Dein Start-up in der Landwirtschaft
Das Image der Landwirtschaft hat sich gewandelt. Natürlich werden noch immer oft Klassiker reproduziert, sei es der Bauer mit Karohemd und Gummistiefel im Stall, seien es negativ besetzte Themen wie Pestizide, Gülle oder Tierhaltungspraktiken. Aber daneben drängen moderne landwirtschaftliche Seiten in die Öffentlichkeit: Sei es der Einsatz von Hightech wie bei Drohnen, GPS-gesteuerten Geräten oder autonom fahrender Feldtechnik. Sei es der Trend zu Vegetarismus, Nachhaltigkeit und grüner Ernährung, der zu vielen neuen Produkten geführt und sich aus der Bioladen-Nische zu den großen Discountern verbreitet hat. Dieser Wandel schlägt sich in einer zunehmenden Zahl an Neugründungen und Startups nieder, die dem Agrarbusiness zugeordnet werden können – von Vertical Farming bis zur mobilen Schlachtung. Mit AgTech (aus dem Englischen für Agricultural technology, deutsch Agrartechnologie oder Agrotechnik) hat sich ein eigener Zweig in der Startup-Landschaft etabliert. Laut dem Agrifoodtech Investment Report 2022 wurden im vorigen Jahr weltweit fast 52 Milliarden US-Dollar in Startups aus den Bereichen Ernährung und Agrar investiert, 85 Prozent mehr als ein Jahr zuvor. Aber wie geht eigentlich die Gründung eines Startups?
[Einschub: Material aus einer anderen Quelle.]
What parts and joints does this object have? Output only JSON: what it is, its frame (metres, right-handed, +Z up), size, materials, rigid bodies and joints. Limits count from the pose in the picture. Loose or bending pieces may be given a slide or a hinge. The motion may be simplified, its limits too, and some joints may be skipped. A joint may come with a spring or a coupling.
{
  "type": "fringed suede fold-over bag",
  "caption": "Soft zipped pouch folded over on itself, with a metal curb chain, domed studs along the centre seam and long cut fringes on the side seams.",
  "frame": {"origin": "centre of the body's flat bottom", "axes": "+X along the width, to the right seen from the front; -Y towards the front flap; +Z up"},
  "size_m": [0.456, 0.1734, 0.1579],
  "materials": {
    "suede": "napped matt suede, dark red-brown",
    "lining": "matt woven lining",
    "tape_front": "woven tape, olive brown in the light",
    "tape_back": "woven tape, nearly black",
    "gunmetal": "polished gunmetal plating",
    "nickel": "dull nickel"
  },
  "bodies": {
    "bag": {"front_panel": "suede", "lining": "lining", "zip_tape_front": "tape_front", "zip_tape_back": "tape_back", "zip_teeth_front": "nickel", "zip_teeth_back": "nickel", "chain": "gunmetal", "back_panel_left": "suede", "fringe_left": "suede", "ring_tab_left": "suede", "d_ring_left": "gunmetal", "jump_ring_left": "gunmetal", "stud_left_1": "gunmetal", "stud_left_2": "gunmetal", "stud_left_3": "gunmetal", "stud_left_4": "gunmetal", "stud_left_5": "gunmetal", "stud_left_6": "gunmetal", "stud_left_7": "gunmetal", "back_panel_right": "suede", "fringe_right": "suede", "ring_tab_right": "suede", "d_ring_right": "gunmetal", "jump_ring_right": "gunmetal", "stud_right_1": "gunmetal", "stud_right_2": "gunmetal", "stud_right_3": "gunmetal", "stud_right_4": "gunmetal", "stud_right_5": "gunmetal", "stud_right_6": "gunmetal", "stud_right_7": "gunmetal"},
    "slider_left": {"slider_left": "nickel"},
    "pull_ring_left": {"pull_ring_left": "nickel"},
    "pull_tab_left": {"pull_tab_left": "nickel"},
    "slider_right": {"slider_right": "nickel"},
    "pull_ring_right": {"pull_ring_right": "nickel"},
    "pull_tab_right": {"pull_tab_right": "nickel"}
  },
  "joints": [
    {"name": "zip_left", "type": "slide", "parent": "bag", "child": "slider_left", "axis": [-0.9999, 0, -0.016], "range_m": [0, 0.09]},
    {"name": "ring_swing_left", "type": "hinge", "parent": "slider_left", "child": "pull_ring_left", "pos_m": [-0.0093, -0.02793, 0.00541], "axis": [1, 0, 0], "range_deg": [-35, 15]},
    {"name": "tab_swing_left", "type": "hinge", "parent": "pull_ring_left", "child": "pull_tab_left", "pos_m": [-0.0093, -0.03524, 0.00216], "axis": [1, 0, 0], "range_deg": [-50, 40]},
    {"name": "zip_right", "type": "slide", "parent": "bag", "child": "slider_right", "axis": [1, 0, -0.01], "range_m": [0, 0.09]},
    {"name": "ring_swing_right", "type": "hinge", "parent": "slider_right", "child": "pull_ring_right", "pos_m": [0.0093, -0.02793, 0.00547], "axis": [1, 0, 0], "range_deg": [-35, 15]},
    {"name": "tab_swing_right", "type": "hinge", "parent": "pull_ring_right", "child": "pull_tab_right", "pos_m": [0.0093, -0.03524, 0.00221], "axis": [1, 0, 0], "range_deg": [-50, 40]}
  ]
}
Es empfiehlt sich zuerst einmal, sich nicht von den oft reißerischen Meldungen blenden zu lassen. Landwirte sind seit jeher Unternehmer und Unternehmerinnen und ein schick daher kommendes Green Food Startup ist auch nur ein Unternehmen wie jeder Bauernhof. Gerade für Unternehmensgründungen im Agrarbereich erscheint es sinnvoll, Bodenhaftung zu behalten. Aber natürlich verändern sich Unternehmen und ein Onlineshop muss zwar die gleichen wirtschaftlichen Regeln beachten wie der klassische Hofladen, funktioniert aber trotzdem nach anderen Regeln. So vielfältig wie Landwirtschaft und daraus entstehenden Geschäftsideen sind, kann es kein Generalrezept für ein erfolgreiches Agrar-Startup geben. Aber wichtige Grundregeln, die aus einer Idee einen Erfolg machen können.
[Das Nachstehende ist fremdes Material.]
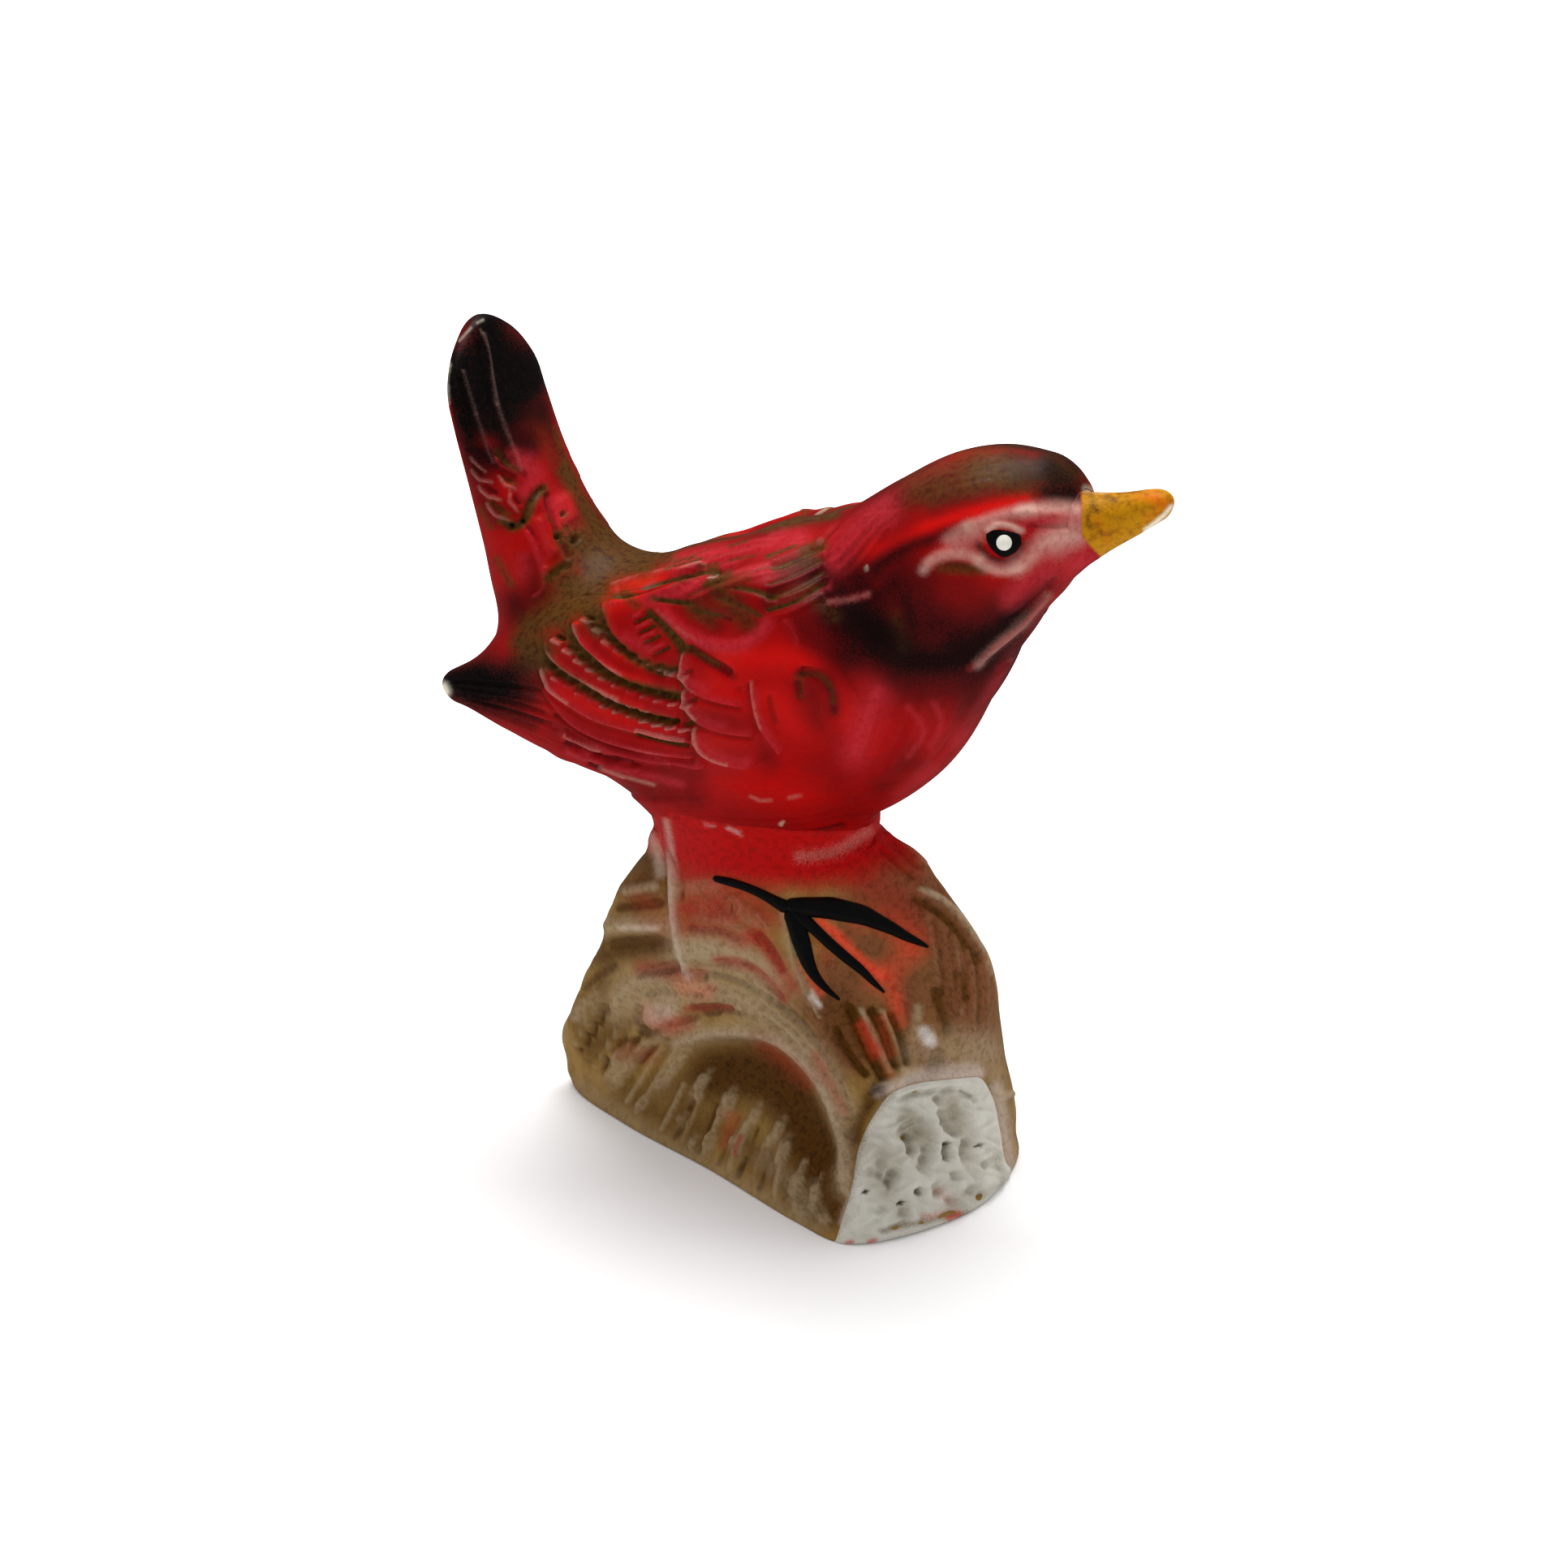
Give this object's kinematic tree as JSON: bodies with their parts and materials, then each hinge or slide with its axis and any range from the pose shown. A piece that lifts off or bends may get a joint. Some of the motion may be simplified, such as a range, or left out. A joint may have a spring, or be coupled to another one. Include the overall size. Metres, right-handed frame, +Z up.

1) Fokussiere Dich auf deine Idee. Ohne eine gute Idee braucht es kein Startup. Es muss nicht immer völliges Neuland sein – viele Startups sind mit relativ kleinen Neuerungen erfolgreich. Natürlich ist es toll, wenn Geschäftsideen mittels autonomen Feldhäckslern und GPS-Steuerung zu effizienterem Ackerbau mit sinkendem Pestizideinsatz führen. Aber Hightech-Ideen brauchen oft Jahre für die erfolgreiche Umsetzung und verschlingen oft enorme Investitionen. Manchmal reicht es schon, die Vermarktung der eigenen Gänse neu aufzustellen und nicht ausschließlich auf das Weihnachtsgeschäft zu setzen, sondern im Sommer Grillwürste aus Gänsefleisch anzubieten. Mit dieser Idee haben zwei Jugendfreunde aus der Region Vechta, Landwirt und Metzgermeister, seit 2012 etliche Preise abgeräumt und Fördergeld erhalten. Sie sind so erfolgreich, dass 2020 eine moderne Vermarktung für Rind- und Schweinefleisch ergänzt wurde.
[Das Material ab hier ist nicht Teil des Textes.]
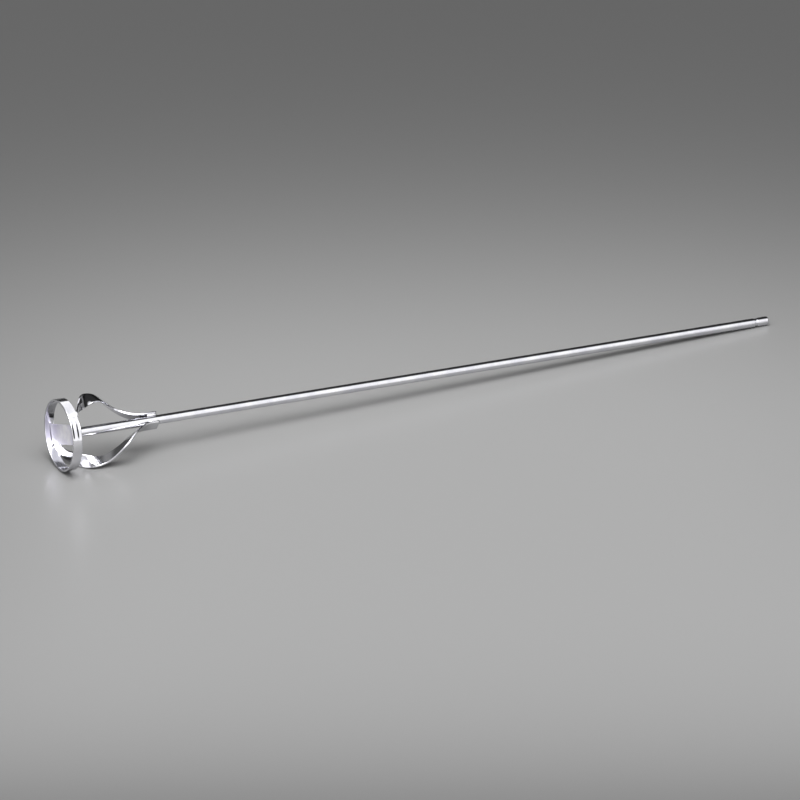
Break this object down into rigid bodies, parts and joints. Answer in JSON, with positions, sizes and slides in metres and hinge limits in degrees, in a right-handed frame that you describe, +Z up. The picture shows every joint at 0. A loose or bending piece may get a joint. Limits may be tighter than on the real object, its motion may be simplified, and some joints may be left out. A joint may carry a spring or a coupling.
{
  "type": "mortar mixing paddle",
  "caption": "Drill-driven mortar mixing paddle: slim round shaft with a necked chuck shank and a ring-ended stirring head of helical blades.",
  "frame": {"origin": "bottom centre of the bounding box, on the floor the tool lies on", "axes": "+Z up; +X along the tool from the stirring head towards the shank; +Y to the head's far side"},
  "size_m": [0.7008, 0.062, 0.0632],
  "materials": {
    "shaft": "bright zinc plated drawn bar",
    "ring": "bright zinc plated strip",
    "plate": "bright zinc plated strip, faint lilac tint",
    "blade": "bright zinc plated strip",
    "weld": "rippled weld bead, plated over"
  },
  "bodies": {
    "root": {"shaft": "shaft", "ring_band": "ring", "cross_plate": "plate", "blade_a": "blade", "blade_b": "blade", "ring_seam_weld": "weld", "shaft_weld": "weld", "plate_weld_a": "weld", "plate_weld_b": "weld", "blade_weld_a": "weld", "blade_weld_b": "weld", "tab_weld_upper_a": "weld", "tab_weld_upper_b": "weld", "tab_weld_lower_a": "weld", "tab_weld_lower_b": "weld"}
  },
  "joints": []
}
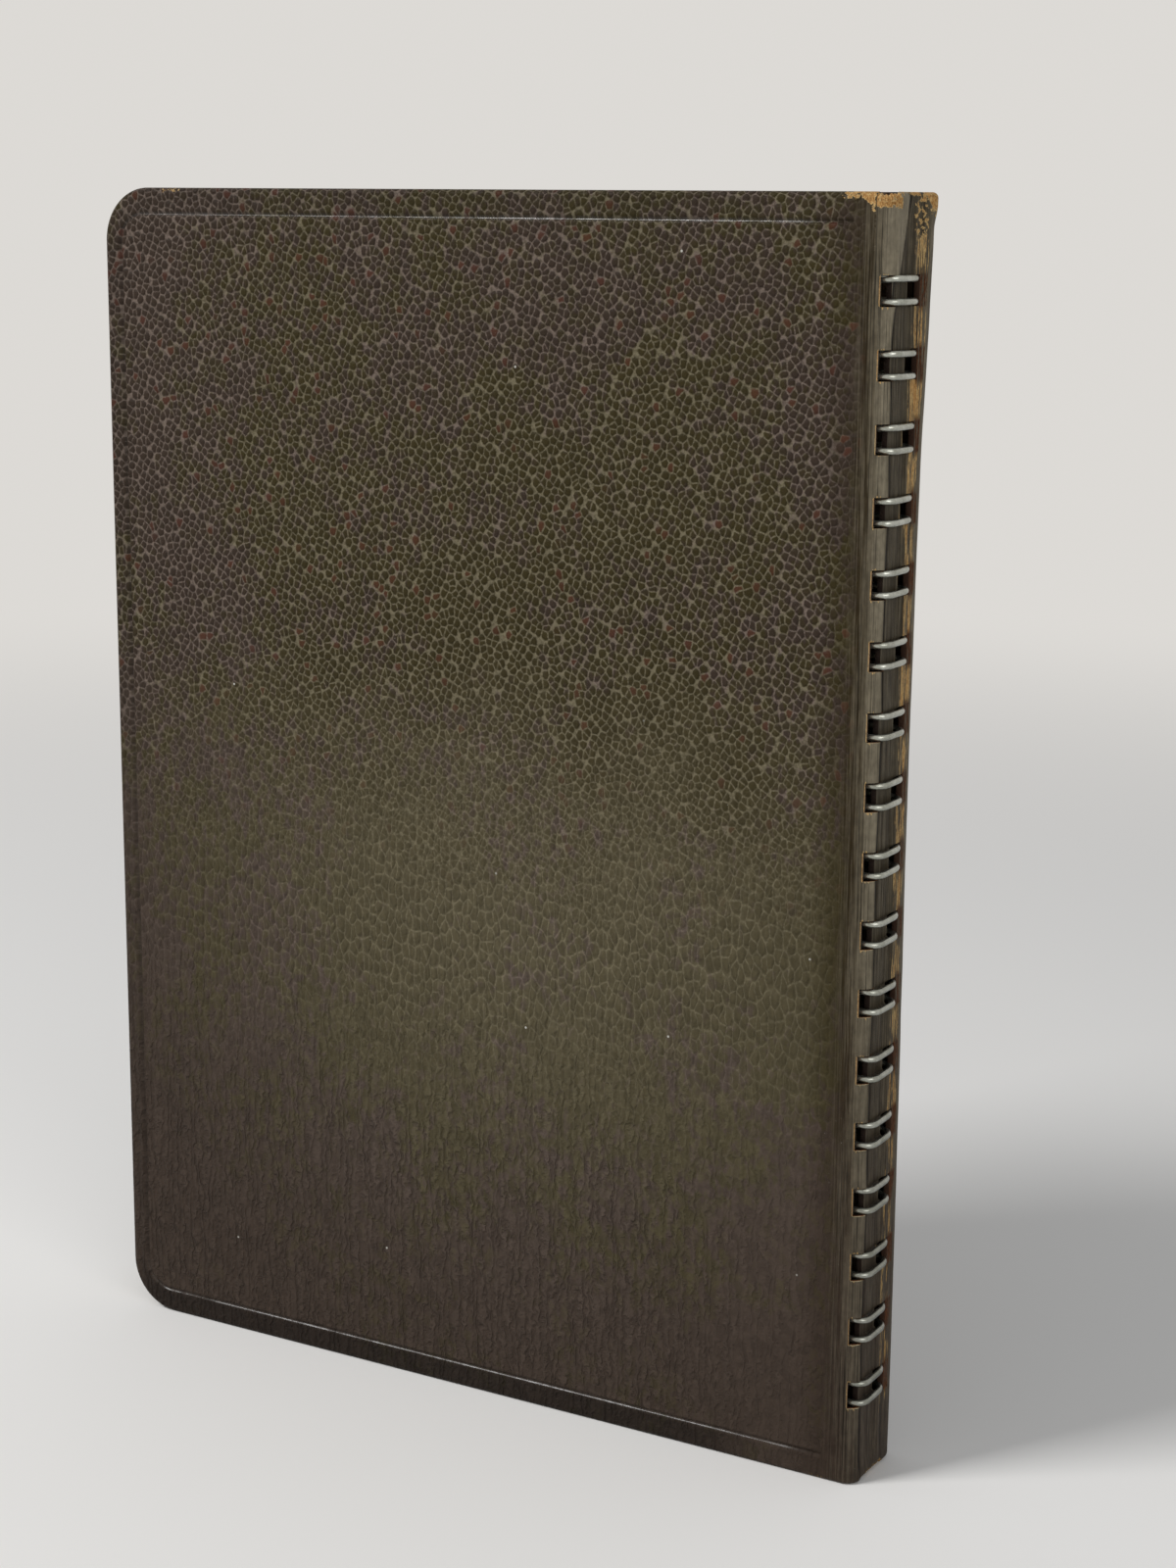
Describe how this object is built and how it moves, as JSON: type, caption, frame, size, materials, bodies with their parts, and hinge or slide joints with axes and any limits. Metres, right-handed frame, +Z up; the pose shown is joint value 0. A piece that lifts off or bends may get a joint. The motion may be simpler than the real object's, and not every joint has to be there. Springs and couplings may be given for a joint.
{
  "type": "spiral-bound book",
  "caption": "Upright wire-bound book with a wraparound leather cover, rounded corners, a slotted spine and a page block on a twin-loop wire; both covers open.",
  "frame": {"origin": "centre of the book's base on the surface it stands on", "axes": "+Z up from the tail to the head, +X from the fore-edge to the spine, and -Y out of the back cover that faces the camera"},
  "size_m": [0.173, 0.0176, 0.238],
  "materials": {
    "leather": "dark brown pebble-grained leather, worn to tan at the spine",
    "board": "grey-brown binder's board",
    "lining": "plain dark brown lining paper",
    "paper": "uncoated off-white paper",
    "wire": "dull grey steel wire"
  },
  "bodies": {
    "binding": {"spine_leather": "leather", "page_block": "paper", "twin_loop_wire": "wire"},
    "back_cover": {"back_cover_leather": "leather", "back_cover_board": "board", "back_cover_lining": "lining"},
    "front_cover": {"front_cover_leather": "leather", "front_cover_board": "board", "front_cover_lining": "lining"}
  },
  "joints": [
    {"name": "back_cover_hinge", "type": "hinge", "parent": "binding", "child": "back_cover", "pos_m": [0.08235, -0.0088, 0.119], "axis": [0, 0, 1], "range_deg": [0, 175]},
    {"name": "front_cover_hinge", "type": "hinge", "parent": "binding", "child": "front_cover", "pos_m": [0.08235, 0.0088, 0.119], "axis": [0, 0, -1], "range_deg": [0, 175]}
  ]
}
2) Prüfe die Idee gründlich. Ideen gibt es viele, gescheiterte Startups ebenso. Nicht jede gescheiterte Idee war schlecht, manchmal war nur der Zeitpunkt nicht passend, es fehlten nötige Kenntnisse oder Ressourcen. Bevor Geld in eine Gründung, Anschaffungen oder sonstige Schritte zur Umsetzung einer Geschäftsidee investiert wird sollte der mögliche Markterfolg gründlich geprüft werden. Gibt es Unternehmen mit ähnlichem Geschäftsmodell? Wer kann meine Kundschaft sein und hat das Geld und/oder die Notwendigkeit für mein Produkt oder meine Dienstleistung? Was ist nötig, um meine Idee umzusetzen und wie kann ich das finanzieren?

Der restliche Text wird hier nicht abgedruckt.